Les droits des migrants haïtiens piétinés

Des associations des droits de l’homme ont dénoncé la longue attente ainsi que les conditions dans lesquelles ont été retenus les passagers haïtiens à Santiago avant d’être renvoyés chez eux. Pour l’Institut chilien des droits de l’homme, un organisme public indépendant, ces personnes ont été retenues dans des conditions contraires à la dignité et au respect des droits humains.

En effet, après sa visite à une soixantaine de passagers mardi, l’Institut a confirmé que ces citoyens haïtiens ont dû dormir à même le sol, sans couvertures, sans se doucher, privés de leurs bagages et de leur passeport. Les avocats de l’organisme affirment aussi qu’on ne leur a pas donné suffisamment de nourriture, et très peu d’informations sur leur situation. La plupart ne parlaient pas espagnol et ne savaient pas pourquoi ils avaient été refoulés ni quand ils allaient repartir vers Haïti.

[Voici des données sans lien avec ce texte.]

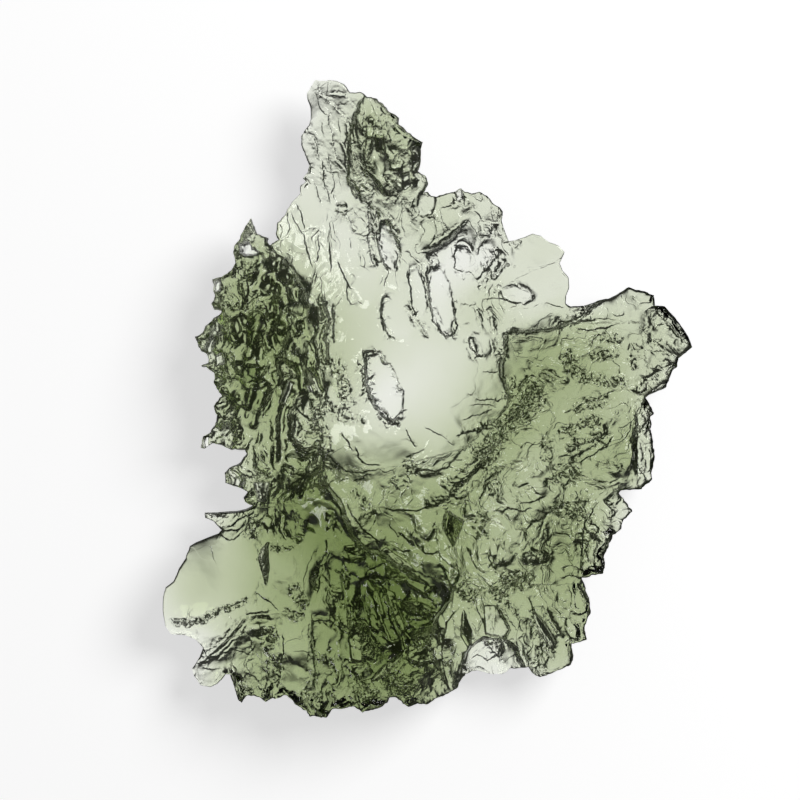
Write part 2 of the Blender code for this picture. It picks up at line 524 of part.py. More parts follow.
def stone_mesh():
    """Join the upper face, the underside and the narrow broken edge between them."""
    centre = resting_centre()
    upper_points, upper_triangles = face_points(UPPER_SPACING, seed=11)
    under_points, under_triangles = face_points(UNDER_SPACING, seed=29)
    upper_height = underside_height(upper_points, centre) + glass_thickness(upper_points)
    under_height = underside_height(under_points, centre)
    corners = np.concatenate((np.column_stack((to_metres(upper_points), upper_height)),
                              np.column_stack((to_metres(under_points), under_height))))
    first_under = len(upper_points)
    faces = [tuple(face) for face in upper_triangles]
    faces += [tuple(first_under + index for index in reversed(face)) for face in under_triangles]
    for index in range(len(OUTLINE)):
        following = (index + 1) % len(OUTLINE)
        faces.append((index, first_under + index, first_under + following))
        faces.append((index, first_under + following, following))
    mesh = bpy.data.meshes.new("moldavite")
    mesh.from_pydata(corners.tolist(), [], faces)
    return mesh


def green_glass():
    """Clear moss-green glass."""
    material = bpy.data.materials.new("green_glass")
    material.use_nodes = True
    shader = material.node_tree.nodes["Principled BSDF"]
    shader.inputs["Base Color"].default_value = GLASS_COLOUR
    shader.inputs["Roughness"].default_value = GLASS_ROUGHNESS
    shader.inputs["Metallic"].default_value = 0.0
    shader.inputs["IOR"].default_value = GLASS_IOR
    material.diffuse_color = GLASS_COLOUR
    return material


def main():
    for thing in list(bpy.data.objects):
        bpy.data.objects.remove(thing, do_unlink=True)
    mesh = stone_mesh()
    mesh.materials.append(green_glass())
    stone = bpy.data.objects.new("moldavite", mesh)
    bpy.context.scene.collection.objects.link(stone)


main()
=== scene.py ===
"""The looks of a moldavite: a ragged, deeply etched splash of clear green natural glass.

The stone lies on its back on a pale light table and is seen from straight above. Places on it are
given in picture units, read from that view, with x to the right and y downwards. A route
or an outline is written as the x and y of each of its points in turn. Widths along the surface are
in picture units too, and heights and depths are in millimetres.
"""

import logging
import math
from collections.abc import Iterator
from dataclasses import dataclass
from enum import Enum
from typing import NamedTuple

import bmesh
import bpy
import numpy as np
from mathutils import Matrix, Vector


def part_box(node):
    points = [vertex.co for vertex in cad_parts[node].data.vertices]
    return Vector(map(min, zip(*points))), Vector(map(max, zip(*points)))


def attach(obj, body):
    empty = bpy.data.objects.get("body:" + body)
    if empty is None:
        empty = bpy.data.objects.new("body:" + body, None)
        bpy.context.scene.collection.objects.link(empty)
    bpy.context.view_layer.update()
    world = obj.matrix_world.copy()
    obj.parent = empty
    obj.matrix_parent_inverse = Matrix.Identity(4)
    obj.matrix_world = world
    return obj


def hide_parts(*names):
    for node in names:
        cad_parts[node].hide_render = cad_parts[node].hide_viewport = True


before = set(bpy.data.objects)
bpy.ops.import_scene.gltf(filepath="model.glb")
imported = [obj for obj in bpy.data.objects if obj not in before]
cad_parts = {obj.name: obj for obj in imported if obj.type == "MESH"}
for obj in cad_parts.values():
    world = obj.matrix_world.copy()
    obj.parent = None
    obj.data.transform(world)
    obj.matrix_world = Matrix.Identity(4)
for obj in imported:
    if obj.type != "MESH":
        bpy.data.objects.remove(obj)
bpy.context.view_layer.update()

STONE_NODE = "moldavite"
ROOT_BODY = "root"
MM = 0.001
WHITE = (1, 1, 1, 1)
SOFT_WALL = 0.9
FINER = 2.03                # how many times finer each layer of noise is than the one before
NOISE_SHIFT = (7.3, 3.1)

log = logging.getLogger("moldavite")
Array = np.ndarray


class Side(Enum):
    """The faces of the stone, told apart by where they point."""
    UPPER = 1
    UNDER = 2
    RIM = 3


class Form(Enum):
    """What a crease does to the upper face along its route."""
    RIDGE = "stands up"
    GROOVE = "cuts down"
    STEP = "is higher at the right hand of someone who walks the route in the picture"
    CRUMPLE = "breaks up into small sharp crinkles"


@dataclass(frozen=True)
class Spot:
    """A value that holds at one place of the stone."""
    x: float
    y: float
    value: float


@dataclass(frozen=True)
class Pit:
    """An oval hollow etched into the upper face.

    The lean is in degrees, clockwise from upright. The wall is its width as a share of the pit's
    radius, and the tilt makes the pit deeper at its right side.
    """
    x: float
    y: float
    half_width: float
    half_length: float
    lean: float
    depth: float
    wall: float = 0.2
    tilt: float = 0.0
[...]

En réponse à ces critiques, Latin American Wings (LAW), principale compagnie visée, a expliqué aux médias qu’elle n’avait pas eu de vol disponible plus tôt pour leur éviter cette situation.

LAW suspend ses vols vers Haïti pendant 15 jours

Principale compagnie reliant Haïti au Chili, LAW a annoncé lundi qu’elle suspendait ses liaisons vers Port-au-Prince jusqu’à deux semaines, en raison du grand nombre de refoulements des passagers haïtiens. 48 heures, le ministre Antonio Rodrigue déclare sur Magik 9 qu’il n’a pas été formellement informé de cette décision et appelle l’OFNAC (Office nationale de l’aviation civile) à diligenter une enquête.

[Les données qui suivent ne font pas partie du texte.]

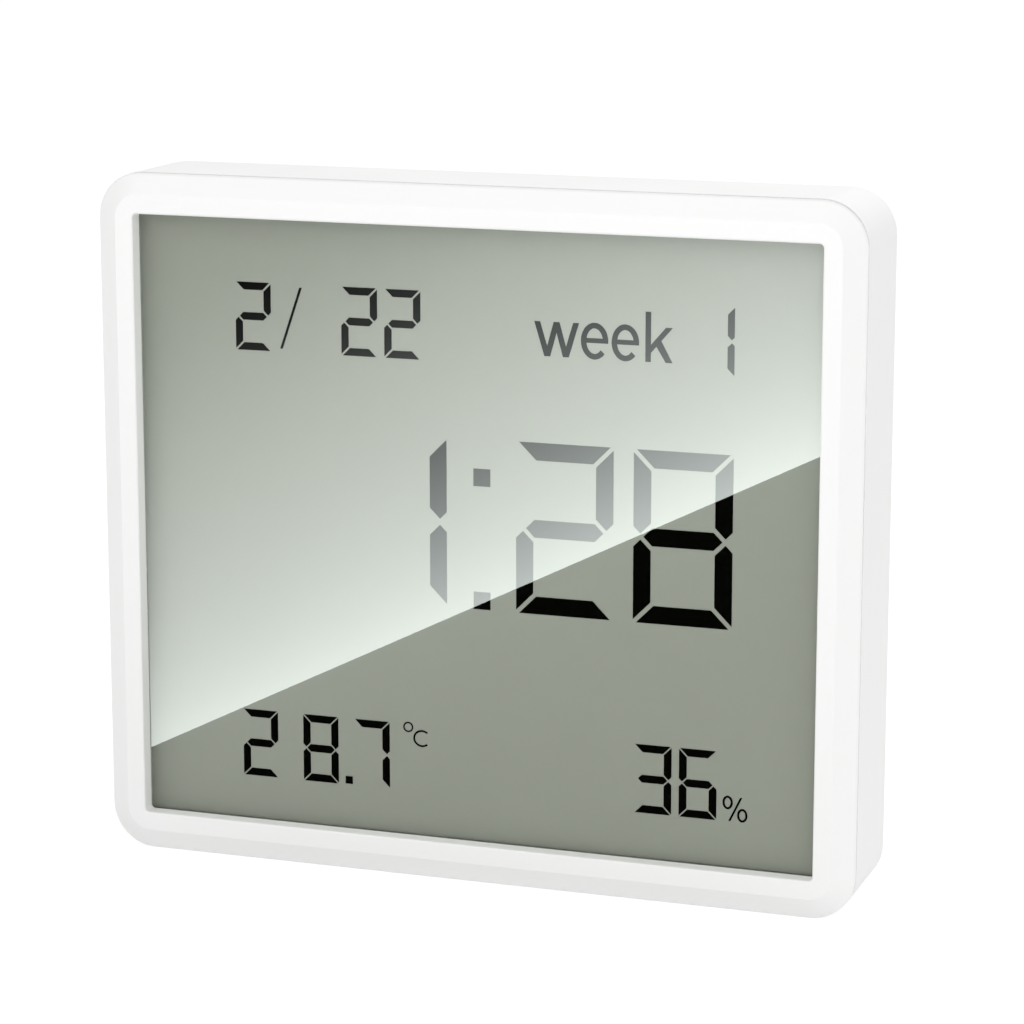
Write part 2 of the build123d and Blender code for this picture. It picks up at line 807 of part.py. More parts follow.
# Radio module: its own small board and a pressed shield
radio_x = -width / 2 + peg_side_inset + peg_head_radius + radio_peg_gap + radio_width / 2
with BuildPart() as radio_board:
    with BuildSketch(upright(board_y + radio_board_thickness)):
        with Locations((radio_x, chip_z)):
            Rectangle(radio_width, radio_length)
    extrude(amount=radio_board_thickness)
write(radio_board, "radio_board")

shield_y = board_y + radio_board_thickness
shield_z = chip_z - (radio_length - shield_length) / 2 + shield_margin
with BuildPart() as radio_shield:
    with BuildSketch(upright(shield_y + shield_height)):
        with Locations((radio_x, shield_z)):
            Rectangle(radio_width - 2 * shield_margin, shield_length)
    extrude(amount=shield_height)
    fillet(radio_shield.faces().sort_by(Axis.Y)[-1].edges(), shield_softness)
    with BuildSketch(upright(shield_y + shield_height - shield_wall)):
        with Locations((radio_x, shield_z)):
            Rectangle(
                radio_width - 2 * (shield_margin + shield_wall + shield_softness / 2),
                shield_length - 2 * (shield_wall + shield_softness / 2),
            )
    extrude(amount=shield_height - shield_wall, mode=Mode.SUBTRACT)
write(radio_shield, "radio_shield")

with BuildPart() as board_capacitors:
    with BuildSketch(upright(board_y + capacitor_height)):
        with Locations((0, chip_z - chip_size / 2 - lead_reach - capacitor_gap)):
            with GridLocations(capacitor_pitch, 0, capacitor_count, 1):
                Rectangle(capacitor_width, capacitor_length)
    extrude(amount=capacitor_height)
write(board_capacitors, "board_capacitors")
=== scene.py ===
"""Looks of a flat desk sensor for temperature and humidity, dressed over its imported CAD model.

The display's figures and legends are modelled here, the moulded pieces get softened rims and
satin plastic, and a small studio lights them. Lengths are metres in the CAD model's own frame:
X runs across, the front looks along -Y and Z is up.
"""

import json
import logging
import math
from collections.abc import Callable, Sequence
from dataclasses import dataclass
from enum import Enum

import bmesh
import bpy
from mathutils import Matrix, Vector


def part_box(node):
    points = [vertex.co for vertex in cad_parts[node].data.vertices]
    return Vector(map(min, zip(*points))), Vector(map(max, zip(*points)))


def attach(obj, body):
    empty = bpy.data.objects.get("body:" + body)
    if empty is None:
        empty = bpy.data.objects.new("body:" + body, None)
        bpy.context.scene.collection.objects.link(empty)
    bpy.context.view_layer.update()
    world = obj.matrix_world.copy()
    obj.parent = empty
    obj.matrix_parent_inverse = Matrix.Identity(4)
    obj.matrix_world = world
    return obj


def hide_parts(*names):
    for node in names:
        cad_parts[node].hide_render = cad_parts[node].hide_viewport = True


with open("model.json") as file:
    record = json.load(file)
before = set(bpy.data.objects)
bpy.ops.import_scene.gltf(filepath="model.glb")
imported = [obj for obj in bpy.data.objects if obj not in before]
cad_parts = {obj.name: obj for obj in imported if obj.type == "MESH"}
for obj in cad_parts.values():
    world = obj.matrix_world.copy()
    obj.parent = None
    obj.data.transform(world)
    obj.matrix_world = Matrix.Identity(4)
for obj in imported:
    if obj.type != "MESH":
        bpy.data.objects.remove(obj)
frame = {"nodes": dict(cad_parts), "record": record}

log = logging.getLogger("desk_sensor")

MM = 0.001

# Numbers of the Mix node's colour sockets.
MIX_LOW, MIX_HIGH, MIX_RESULT = 6, 7, 2

Colour = tuple[float, float, float]
Flat = tuple[float, float]


class Signal:
    """A number that a node gives out, on which arithmetic adds Math nodes."""

    def __init__(self, graph: "Graph", socket: bpy.types.NodeSocket) -> None:
        """Wrap a socket.

        Args:
            graph: The graph that the socket belongs to.
            socket: The output to work on.
        """
        self.graph = graph
        self.socket = socket

    def _maths(self, operation: str, *values: "Signal | float") -> "Signal":
        """Add one Math node.

        Args:
            operation: The Math node's operation.
            values: What goes into its inputs, in order.

        Returns:
            The node's result.
        """
        node = self.graph.node("ShaderNodeMath", {"operation": operation}, dict(enumerate(values)))
        return Signal(self.graph, node.outputs[0])

    def __add__(self, other: "Signal | float") -> "Signal":
        """Return self + other."""
        return self._maths("ADD", self, other)

    def __radd__(self, other: float) -> "Signal":
        """Return other + self."""
        return self._maths("ADD", other, self)

    def __sub__(self, other: "Signal | float") -> "Signal":
        """Return self - other."""
        return self._maths("SUBTRACT", self, other)

    def __rsub__(self, other: float) -> "Signal":
        """Return other - self."""
        return self._maths("SUBTRACT", other, self)

    def __mul__(self, other: "Signal | float") -> "Signal":
        """Return self * other."""
        return self._maths("MULTIPLY", self, other)

    def __rmul__(self, other: float) -> "Signal":
        """Return other * self."""
        return self._maths("MULTIPLY", other, self)

    def __pow__(self, other: float) -> "Signal":
        """Return self to a power."""
        return self._maths("POWER", self, other)

    def at_least(self, other: "Signal | float") -> "Signal":
        """Return the larger of self and other."""
        return self._maths("MAXIMUM", self, other)

    def at_most(self, other: "Signal | float") -> "Signal":
        """Return the smaller of self and other."""
        return self._maths("MINIMUM", self, other)

    def above(self, other: float) -> "Signal":
        """Return 1 where self is above other, else 0."""
        return self._maths("GREATER_THAN", self, other)

    def size(self) -> "Signal":
        """Return self without its sign."""
        return self._maths("ABSOLUTE", self)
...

« Il y a un travail qui doit être effectué en amont. Il ne faut pas se contenter de vendre les billets. Il faut pouvoir vérifier avant le départ, si les documents des voyageurs sont en règle et s’ils remplissent toutes les conditions », a exigé Antonio Rodrigue.

« Nous avons toujours agi de manière proactive dans le pays, informant nos passagers de leurs droits et devoirs. En particulier, la responsabilité qui leur correspond, à savoir les documents nécessaires imposés par l’autorité locale au moment d’entreprendre le voyage », se défend la compagnie aérienne chilienne dans le communiqué, annonçant sa décision de suspendre ses vols vers Haïti, s’octroyant ainsi une période prudente pour analyser la situation.

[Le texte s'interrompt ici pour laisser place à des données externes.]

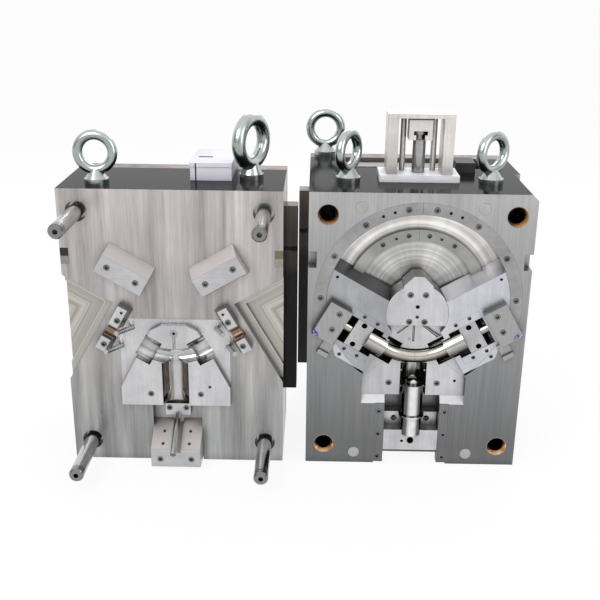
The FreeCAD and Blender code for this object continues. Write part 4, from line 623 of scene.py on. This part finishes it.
DRESS = {
    fixed_plate: ["fixed_cavity_plate", "fixed_backing_plate", "fixed_runner_plate"],
    moving_plate: ["core_plate", "support_plate", "spacer_blocks", "gear_hub", "ejector_plate",
                   "ejector_retainer_plate", "branch_rails"],
    clamp_steel: ["fixed_clamp_plate", "moving_clamp_plate"],
    cavity_steel: ["cavity_insert"],
    core_steel: ["core_sector", "core_insert"],
    insert_steel: ["socket_locks", "branch_pin_plate", "center_disc", "locating_ring", "branch_slide"],
    heel_steel: ["heel_blocks", "branch_heel_block"],
    carrier_left: ["carrier_left", "slide_strips_left"],
    carrier_right: ["carrier_right", "slide_strips_right"],
    slide_steel: ["socket_slide_left", "socket_slide_right"],
    wedge_steel: ["wedge_plate_left", "wedge_plate_right", "arc_stops"],
    gear_steel: ["gear_arm_left", "gear_arm_right", "pull_racks"],
    ring_steel: ["outer_ring_gibs"],
    gib_steel: ["inner_gibs"],
    guide_steel: ["guide_pins"],
    return_steel: ["return_pins"],
    pin_steel: ["socket_angle_pins", "branch_angle_pin", "ejector_pins", "support_pillars", "sprue_bush",
                "pull_rod"],
    branch_steel: ["branch_core"],
    bend_steel: ["curved_core_left", "curved_core_right"],
    sleeve_steel: ["socket_core_left", "socket_core_right"],
    zinc: ["eye_bolts"],
    bronze: ["guide_bushes"],
    side_lock_steel: ["fixed_side_locks"],
    copper_brown: ["lock_wear_pieces"],
    screw_black: ["plate_screws", "carrier_screws_left", "carrier_screws_right"],
    bracket_steel: ["bracket_posts", "pull_coupler"],
    base_steel: ["bracket_base"],
    electric_box: ["electric_boxes"],
}
for material, names in DRESS.items():
    for name in names:
        mesh = nodes[name].data
        mesh.materials.clear()
        mesh.materials.append(material)


# Floor, light and camera
def add_floor():
    bpy.ops.mesh.primitive_plane_add(size=60, location=(0, 0, -0.0005))
    floor = bpy.context.object
    floor.name = "floor"
    material, tree, shader = new_material("pale_floor")
    shader.inputs["Base Color"].default_value = (0.86, 0.86, 0.86, 1)
    shader.inputs["Roughness"].default_value = 0.9
    path = tree.nodes.new("ShaderNodeLightPath")
    glow = tree.nodes.new("ShaderNodeEmission")
    seen = math_node(tree, "MAXIMUM", path.outputs["Is Camera Ray"], path.outputs["Is Glossy Ray"])
    mix = tree.nodes.new("ShaderNodeMixShader")
    output = tree.nodes["Material Output"]
    link(tree, math_node(tree, "MULTIPLY", seen, 0.9), mix.inputs[0])
    link(tree, shader.outputs[0], mix.inputs[1])
    link(tree, glow.outputs[0], mix.inputs[2])
    link(tree, mix.outputs[0], output.inputs[0])
    floor.data.materials.append(material)


def add_world():
    """White behind the object; towards the viewer a bright ceiling over a darker room."""
    world = bpy.data.worlds.new("studio")
    bpy.context.scene.world = world
    world.use_nodes = True
    tree = world.node_tree
    background = tree.nodes["Background"]
    coords = tree.nodes.new("ShaderNodeTexCoord")
    split = tree.nodes.new("ShaderNodeSeparateXYZ")
    link(tree, coords.outputs["Generated"], split.inputs[0])
    ceiling = map_range(tree, split.outputs[2], -0.1, 0.55, 0.34, 1.0)
    sides = map_range(tree, math_node(tree, "ABSOLUTE", split.outputs[0]), 0.45, 0.95, 1.0, 0.6)
    room = math_node(tree, "MULTIPLY", ceiling, sides)
    path = tree.nodes.new("ShaderNodeLightPath")
    mirror = math_node(tree, "MAXIMUM", path.outputs["Is Glossy Ray"], path.outputs["Is Transmission Ray"])
    behind = map_range(tree, split.outputs[1], 0.0, 0.25)
    mirrored = math_node(tree, "MULTIPLY", mirror, behind)
    seen = math_node(tree, "MAXIMUM", path.outputs["Is Camera Ray"], mirrored)
    strength = tree.nodes.new("ShaderNodeMix")
    link(tree, seen, strength.inputs[0])
    link(tree, room, strength.inputs[2])
    strength.inputs[3].default_value = 1.0
    background.inputs[0].default_value = (1, 1, 1, 1)
    link(tree, strength.outputs[0], background.inputs[1])


def add_light(name, place, target, size, power):
    data = bpy.data.lights.new(name, "AREA")
    data.shape = "RECTANGLE"
    data.size, data.size_y = size
    data.energy = power
    lamp = bpy.data.objects.new(name, data)
    bpy.context.collection.objects.link(lamp)
    lamp.location = place
    aim = Vector(target) - Vector(place)
    lamp.rotation_euler = aim.to_track_quat("-Z", "Y").to_euler()


def add_camera():
    """Camera that was fitted to the photograph through the plates' corners and the guide pins."""
    focal_pixels, image_width, sensor = 911.483, 600.0, 36.0
    yaw, pitch, roll = (math.radians(a) for a in (0.873, 20.239, 0.611))
    side_step, stand_off, eye_height = 0.036078, 1.744952, 1.017644
    data = bpy.data.cameras.new("camera")
    data.sensor_width = sensor
    data.lens = focal_pixels / image_width * sensor
    camera = bpy.data.objects.new("camera", data)
    bpy.context.collection.objects.link(camera)
    forward = Vector((-math.sin(yaw) * math.cos(pitch), math.cos(yaw) * math.cos(pitch), -math.sin(pitch)))
    right = Vector((math.cos(yaw), math.sin(yaw), 0))
    up = right.cross(forward)
    turned_right = right * math.cos(roll) + up * math.sin(roll)
    turned_up = up * math.cos(roll) - right * math.sin(roll)
    matrix = Matrix((turned_right, turned_up, -forward)).transposed().to_4x4()
    matrix.translation = Vector((side_step, FACE_Y - stand_off, eye_height))
    camera.matrix_world = matrix
    bpy.context.scene.camera = camera


add_floor()
add_world()
add_light("key", (-1.6, -2.6, 2.6), (0, 0, 0.3), (2.2, 1.6), 60)
add_light("fill", (2.4, -2.0, 1.4), (0.1, 0, 0.3), (1.6, 2.2), 26)
add_light("rim", (0.4, 2.4, 2.2), (0, 0, 0.5), (2.4, 1.0), 26)
add_camera()
bpy.context.scene.view_settings.view_transform = "Standard"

L’attitude discriminatoire de la police chilienne remise en cause

Si pour la PDI, il s’agit avant tout d’une procédure normale lorsqu’une personne ne remplit pas les conditions requises pour entrer dans le pays conformément à la loi sur l’immigration, les associations de défense des droits humains accusent la police chilienne d’agir de manière discriminatoire en refusant à ces citoyens haïtiens d’entrer au Chili.

Car ni la loi migratoire ni son décret d’application ne précisent qu’il serait obligatoire d’avoir une réservation d’hôtel pour pouvoir entrer au pays en tant que touriste, ce que souhaitaient ces voyageurs haïtiens. Pour le Service jésuite aux migrants, l’une des principales associations de défense des droits des immigrés au Chili, la police a donc eu une attitude discriminatoire envers les Haïtiens, d’autant que ce document est rarement demandé aux touristes par la police. La loi exige simplement de présenter son passeport et prouver qu’on a les moyens de séjourner sur place.

Alors que les cas de refoulement des passagers haïtiens se multiplient, le chancelier haïtien annonce pour bientôt un protocole d’accord concernant la migration entre les deux Etats. Le document est actuellement déjà à l’étude au sein du ministère, a souligné Antonio Rodrigue qui s’attend à un durcissement de la politique migratoire du Chili dans le contexte de changement de régime.

Le gouvernement de droite, présidé par le milliardaire Sebastian Piñera, qui prend ses fonctions ce dimanche 11 mars au Chili a promis une nouvelle loi migratoire prochainement. Le ministre de l’Intérieur étudie aussi la possibilité de limiter l’accès des Haïtiens au territoire chilien.